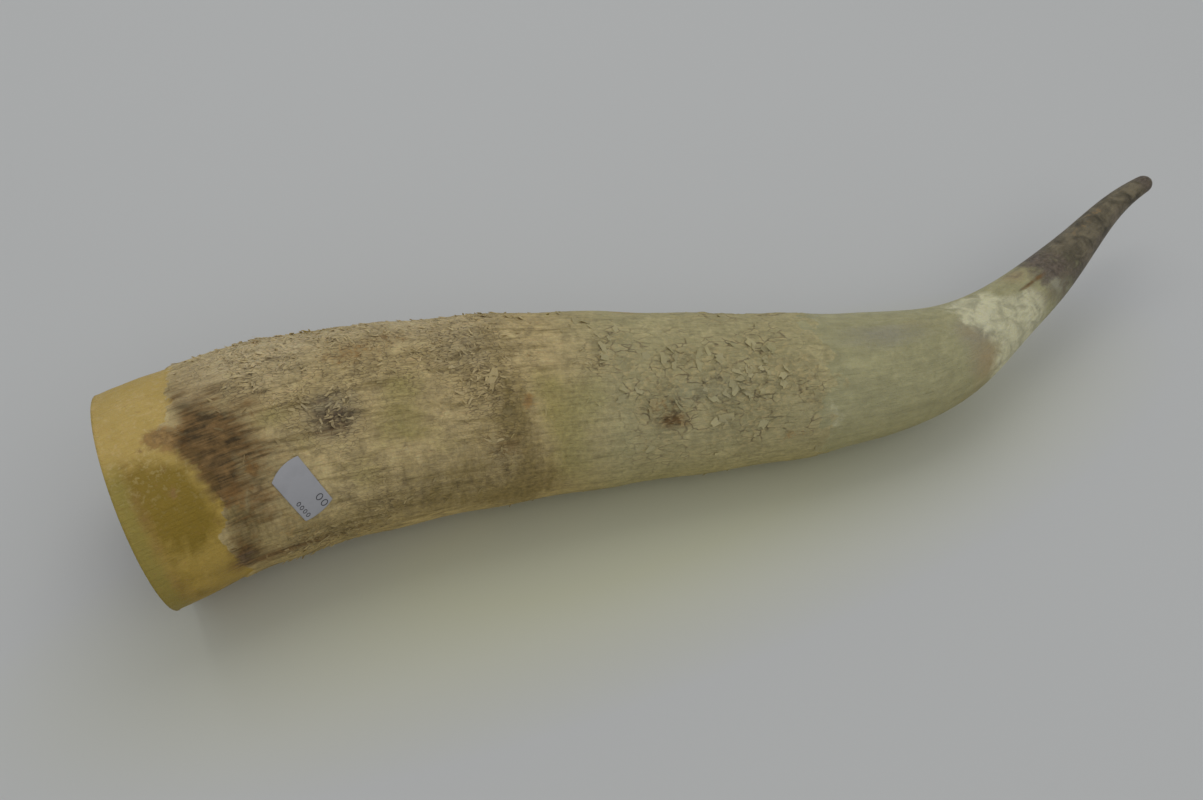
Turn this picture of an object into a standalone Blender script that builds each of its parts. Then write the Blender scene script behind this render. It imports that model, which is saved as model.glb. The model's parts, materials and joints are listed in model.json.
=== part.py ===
"""A watusi horn, sawn off at its base and lying on its side, with a small price label stuck to it."""

import math

import bmesh
import bpy
import numpy as np

MM = 0.001

# Course of the horn from the sawn base to the tip, in millimetres:
# x, y and z of the middle of the horn, and its half width there
COURSE = (
    (-253, 23, 45, 46.0),
    (-212, 29, 44, 45.5),
    (-146, 25, 41, 43.0),
    (-74, 11, 37.5, 39.5),
    (-2, -8, 33, 34.5),
    (67, -25, 32, 29.0),
    (105, -28, 33, 23.0),
    (140, -21, 36, 16.0),
    (170, -11, 38, 12.8),
    (203, 3, 41, 8.9),
    (241, 18, 45, 5.2),
    (257, 21, 47, 4.0),
)
COURSE_STEPS = 1500

# The section is a slightly flattened oval, wider than it is high by this share each way
OVAL = 0.06
TIP_ROUNDING = 5.0
# Rings inside the rounding of the tip, as shares of its length
TIP_RING_SHARES = (0.4, 0.7, 0.92)
# The relief fades out over this length before the tip
TIP_FADE = 60.0

# The saw cut: a point on its plane and the way its face looks
SAW_POINT = (-252.2, 22, 44)
SAW_FACE = (-0.994, 0.0, -0.111)
SAW_BLEND = 60.0

# The hollow inside: wall at the rim, and how far the hollow reaches up the horn
RIM_WALL = 4.5
HOLLOW_DEPTH = 326.0
HOLLOW_TAPER = 1.6
HOLLOW_END = 0.4

# Mesh: sides around the horn, and how far apart the rings are on the bark and where it is smooth
SIDES = 36
HOLLOW_RINGS = 14
BARK_SPACING = 4.6
SMOOTH_SPACING = 8.5
LEDGE_GAP = 1.4

# Edge of the bark near the base: angle around the horn in degrees and distance from the base.
# Angles run from the far side over the top (90) to the near side (180) and underneath (270)
BARK_EDGE = (
    (0, 30), (40, 33), (66, 29), (84, 24), (93, 20), (99, 12), (106, 20), (118, 26), (141, 30),
    (157, 22), (175, 26), (197, 30), (225, 25), (250, 33), (280, 27), (310, 34), (335, 26),
)
BARK_EDGE_MEAN = 27.0
BARK_RISE = 0.8

# Ledges of old horn layers: where their rows start, how far apart they are and how many there are
LEDGE_ROWS = ((43.0, 13.0, 10), (200.0, 12.5, 8))
CRUST_END = 297.0
LEDGE_RISE = 1.5
LEDGE_WAVE = 3.2
# Every ledge is broken up around the horn: its mean height and how much that varies
LEDGE_MEAN_SHARE = 0.65
LEDGE_VARIATION = 0.35
# Flakiness of the bark where no flaky patch is, and how far beyond a ledge its patch is read
PLAIN_FLAKINESS = 0.12
LEDGE_LOOK_AHEAD = 5.0

# The side that the horn lies on is worn smooth: its angle and its reach to either side, in degrees
WORN_ANGLE = 270.0
WORN_REACH = 24.0
WORN_BORDER = 14.0

# Flaky patches of the bark: distance from the base, angle, reach along, reach in degrees, strength
FLAKY_PATCHES = (
    (62, 60, 18, 34, 0.9), (84, 114, 14, 17, 0.9), (104, 78, 20, 26, 0.7), (142, 76, 20, 34, 1.0),
    (100, 165, 24, 24, 0.5), (150, 140, 14, 26, 0.5), (210, 108, 18, 26, 0.7), (240, 118, 22, 26, 1.0),
    (268, 116, 18, 34, 0.9), (292, 140, 12, 50, 0.7), (225, 160, 20, 26, 0.6), (70, 235, 22, 34, 0.6),
    (120, 290, 30, 40, 0.7), (150, 345, 26, 34, 0.8), (90, 10, 26, 34, 0.8), (235, 290, 30, 44, 0.7),
    (262, 20, 26, 40, 0.8), (205, 230, 22, 34, 0.5),
)

# Broad undulations left by yearly growth
GROWTH_WAVE = 0.35
GROWTH_LENGTH = 47.0

# Pit in the bark: distance from the base, angle, radius and depth
PIT_PLACE = (46.0, 131.0)
PIT_RADIUS = 5.0
PIT_DEPTH = 1.3

# Price label: middle, slant of its long side against the length of the horn, size and curved ends
LABEL_PLACE = (64.0, 148.0)
LABEL_SLANT = math.radians(63)
LABEL_LENGTH = 26.0
LABEL_WIDTH = 16.0
LABEL_END_BULGE = 1.5
LABEL_THICKNESS = 0.4
LABEL_GAP = 0.3
LABEL_STEPS = (10, 6)
# The bark is plain as far as this from the middle of the label, and the ledges are back after a border
LABEL_CLEARING = 15.0
LABEL_BORDER = 10.0

HORN_COLOUR = (0.36, 0.31, 0.17, 1.0)
LABEL_COLOUR = (0.72, 0.72, 0.74, 1.0)


def clear_scene():
    for item in list(bpy.data.objects):
        bpy.data.objects.remove(item, do_unlink=True)


def make_material(name, colour, roughness):
    material = bpy.data.materials.new(name)
    material.use_nodes = True
    shader = material.node_tree.nodes["Principled BSDF"]
    shader.inputs["Base Color"].default_value = colour
    shader.inputs["Roughness"].default_value = roughness
    shader.inputs["Metallic"].default_value = 0.0
    return material


def natural_spline(knots, values, at):
    """Smooth curve through the values at the knots, with no bend at either end."""
    count = len(knots)
    gap = np.diff(knots)[:, None]
    matrix = np.eye(count)
    right = np.zeros_like(values)
    for row in range(1, count - 1):
        matrix[row, row - 1] = gap[row - 1, 0]
        matrix[row, row] = 2 * (gap[row - 1, 0] + gap[row, 0])
        matrix[row, row + 1] = gap[row, 0]
        after = (values[row + 1] - values[row]) / gap[row]
        before = (values[row] - values[row - 1]) / gap[row - 1]
        right[row] = 6 * (after - before)
    bend = np.linalg.solve(matrix, right)
    cell = np.clip(np.searchsorted(knots, at) - 1, 0, count - 2)
    width = gap[cell]
    after = (knots[cell + 1] - at)[:, None]
    before = (at - knots[cell])[:, None]
    cubic = (bend[cell] * after**3 + bend[cell + 1] * before**3) / (6 * width)
    start = (values[cell] / width - bend[cell] * width / 6) * after
    end = (values[cell + 1] / width - bend[cell + 1] * width / 6) * before
    return cubic + start + end


def measured_course():
    """The horn's middle and half width at close steps, with the distance along it."""
    course = np.array(COURSE, dtype=float)
    chords = np.linalg.norm(np.diff(course[:, :3], axis=0), axis=1)
    knots = np.concatenate(([0.0], np.cumsum(chords)))
    points = natural_spline(knots, course, np.linspace(0.0, knots[-1], COURSE_STEPS))
    steps = np.linalg.norm(np.diff(points[:, :3], axis=0), axis=1)
    return np.concatenate(([0.0], np.cumsum(steps))), points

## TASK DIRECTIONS
Reproduce every line of the data verbatim.

## TASK RESPONSE
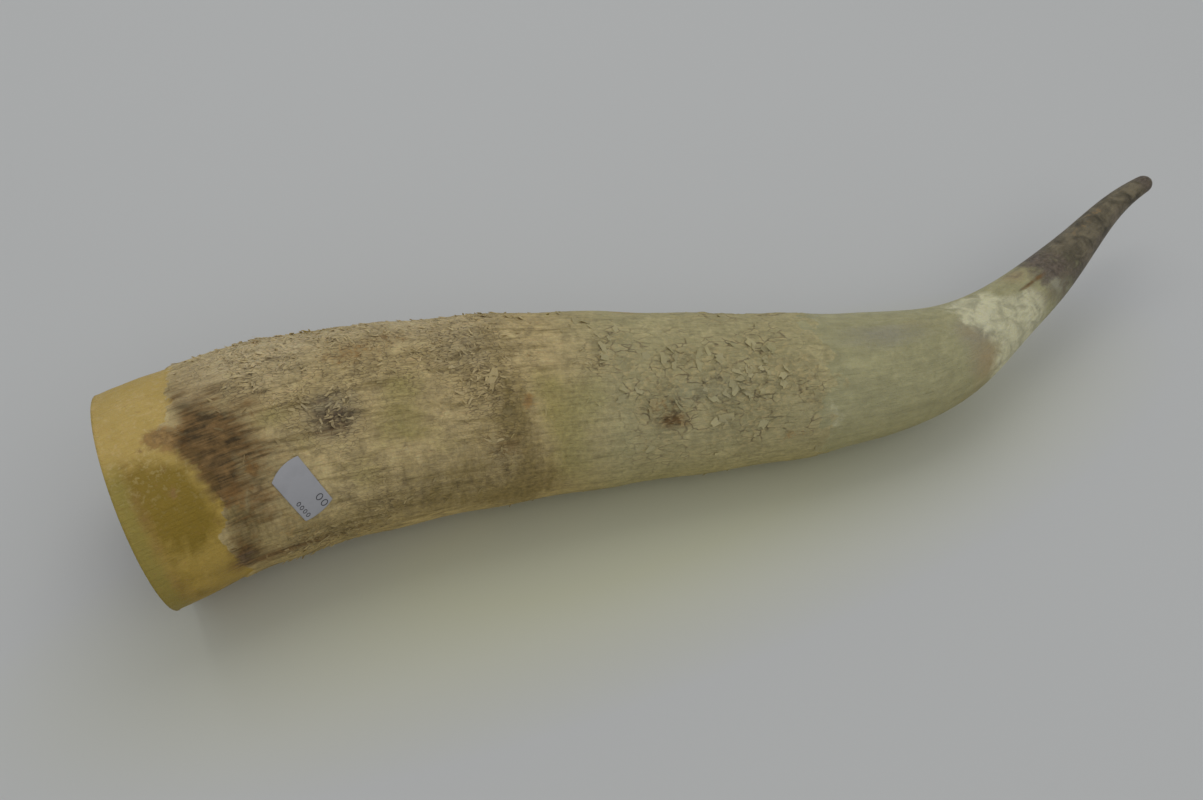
Turn this picture of an object into a standalone Blender script that builds each of its parts. Then write the Blender scene script behind this render. It imports that model, which is saved as model.glb. The model's parts, materials and joints are listed in model.json.
=== part.py ===
"""A watusi horn, sawn off at its base and lying on its side, with a small price label stuck to it."""

import math

import bmesh
import bpy
import numpy as np

MM = 0.001

# Course of the horn from the sawn base to the tip, in millimetres:
# x, y and z of the middle of the horn, and its half width there
COURSE = (
    (-253, 23, 45, 46.0),
    (-212, 29, 44, 45.5),
    (-146, 25, 41, 43.0),
    (-74, 11, 37.5, 39.5),
    (-2, -8, 33, 34.5),
    (67, -25, 32, 29.0),
    (105, -28, 33, 23.0),
    (140, -21, 36, 16.0),
    (170, -11, 38, 12.8),
    (203, 3, 41, 8.9),
    (241, 18, 45, 5.2),
    (257, 21, 47, 4.0),
)
COURSE_STEPS = 1500

# The section is a slightly flattened oval, wider than it is high by this share each way
OVAL = 0.06
TIP_ROUNDING = 5.0
# Rings inside the rounding of the tip, as shares of its length
TIP_RING_SHARES = (0.4, 0.7, 0.92)
# The relief fades out over this length before the tip
TIP_FADE = 60.0

# The saw cut: a point on its plane and the way its face looks
SAW_POINT = (-252.2, 22, 44)
SAW_FACE = (-0.994, 0.0, -0.111)
SAW_BLEND = 60.0

# The hollow inside: wall at the rim, and how far the hollow reaches up the horn
RIM_WALL = 4.5
HOLLOW_DEPTH = 326.0
HOLLOW_TAPER = 1.6
HOLLOW_END = 0.4

# Mesh: sides around the horn, and how far apart the rings are on the bark and where it is smooth
SIDES = 36
HOLLOW_RINGS = 14
BARK_SPACING = 4.6
SMOOTH_SPACING = 8.5
LEDGE_GAP = 1.4

# Edge of the bark near the base: angle around the horn in degrees and distance from the base.
# Angles run from the far side over the top (90) to the near side (180) and underneath (270)
BARK_EDGE = (
    (0, 30), (40, 33), (66, 29), (84, 24), (93, 20), (99, 12), (106, 20), (118, 26), (141, 30),
    (157, 22), (175, 26), (197, 30), (225, 25), (250, 33), (280, 27), (310, 34), (335, 26),
)
BARK_EDGE_MEAN = 27.0
BARK_RISE = 0.8

# Ledges of old horn layers: where their rows start, how far apart they are and how many there are
LEDGE_ROWS = ((43.0, 13.0, 10), (200.0, 12.5, 8))
CRUST_END = 297.0
LEDGE_RISE = 1.5
LEDGE_WAVE = 3.2
# Every ledge is broken up around the horn: its mean height and how much that varies
LEDGE_MEAN_SHARE = 0.65
LEDGE_VARIATION = 0.35
# Flakiness of the bark where no flaky patch is, and how far beyond a ledge its patch is read
PLAIN_FLAKINESS = 0.12
LEDGE_LOOK_AHEAD = 5.0

# The side that the horn lies on is worn smooth: its angle and its reach to either side, in degrees
WORN_ANGLE = 270.0
WORN_REACH = 24.0
WORN_BORDER = 14.0

# Flaky patches of the bark: distance from the base, angle, reach along, reach in degrees, strength
FLAKY_PATCHES = (
    (62, 60, 18, 34, 0.9), (84, 114, 14, 17, 0.9), (104, 78, 20, 26, 0.7), (142, 76, 20, 34, 1.0),
    (100, 165, 24, 24, 0.5), (150, 140, 14, 26, 0.5), (210, 108, 18, 26, 0.7), (240, 118, 22, 26, 1.0),
    (268, 116, 18, 34, 0.9), (292, 140, 12, 50, 0.7), (225, 160, 20, 26, 0.6), (70, 235, 22, 34, 0.6),
    (120, 290, 30, 40, 0.7), (150, 345, 26, 34, 0.8), (90, 10, 26, 34, 0.8), (235, 290, 30, 44, 0.7),
    (262, 20, 26, 40, 0.8), (205, 230, 22, 34, 0.5),
)

# Broad undulations left by yearly growth
GROWTH_WAVE = 0.35
GROWTH_LENGTH = 47.0

# Pit in the bark: distance from the base, angle, radius and depth
PIT_PLACE = (46.0, 131.0)
PIT_RADIUS = 5.0
PIT_DEPTH = 1.3

# Price label: middle, slant of its long side against the length of the horn, size and curved ends
LABEL_PLACE = (64.0, 148.0)
LABEL_SLANT = math.radians(63)
LABEL_LENGTH = 26.0
LABEL_WIDTH = 16.0
LABEL_END_BULGE = 1.5
LABEL_THICKNESS = 0.4
LABEL_GAP = 0.3
LABEL_STEPS = (10, 6)
# The bark is plain as far as this from the middle of the label, and the ledges are back after a border
LABEL_CLEARING = 15.0
LABEL_BORDER = 10.0

HORN_COLOUR = (0.36, 0.31, 0.17, 1.0)
LABEL_COLOUR = (0.72, 0.72, 0.74, 1.0)


def clear_scene():
    for item in list(bpy.data.objects):
        bpy.data.objects.remove(item, do_unlink=True)


def make_material(name, colour, roughness):
    material = bpy.data.materials.new(name)
    material.use_nodes = True
    shader = material.node_tree.nodes["Principled BSDF"]
    shader.inputs["Base Color"].default_value = colour
    shader.inputs["Roughness"].default_value = roughness
    shader.inputs["Metallic"].default_value = 0.0
    return material


def natural_spline(knots, values, at):
    """Smooth curve through the values at the knots, with no bend at either end."""
    count = len(knots)
    gap = np.diff(knots)[:, None]
    matrix = np.eye(count)
    right = np.zeros_like(values)
    for row in range(1, count - 1):
        matrix[row, row - 1] = gap[row - 1, 0]
        matrix[row, row] = 2 * (gap[row - 1, 0] + gap[row, 0])
        matrix[row, row + 1] = gap[row, 0]
        after = (values[row + 1] - values[row]) / gap[row]
        before = (values[row] - values[row - 1]) / gap[row - 1]
        right[row] = 6 * (after - before)
    bend = np.linalg.solve(matrix, right)
    cell = np.clip(np.searchsorted(knots, at) - 1, 0, count - 2)
    width = gap[cell]
    after = (knots[cell + 1] - at)[:, None]
    before = (at - knots[cell])[:, None]
    cubic = (bend[cell] * after**3 + bend[cell + 1] * before**3) / (6 * width)
    start = (values[cell] / width - bend[cell] * width / 6) * after
    end = (values[cell + 1] / width - bend[cell + 1] * width / 6) * before
    return cubic + start + end


def measured_course():
    """The horn's middle and half width at close steps, with the distance along it."""
    course = np.array(COURSE, dtype=float)
    chords = np.linalg.norm(np.diff(course[:, :3], axis=0), axis=1)
    knots = np.concatenate(([0.0], np.cumsum(chords)))
    points = natural_spline(knots, course, np.linspace(0.0, knots[-1], COURSE_STEPS))
    steps = np.linalg.norm(np.diff(points[:, :3], axis=0), axis=1)
    return np.concatenate(([0.0], np.cumsum(steps))), points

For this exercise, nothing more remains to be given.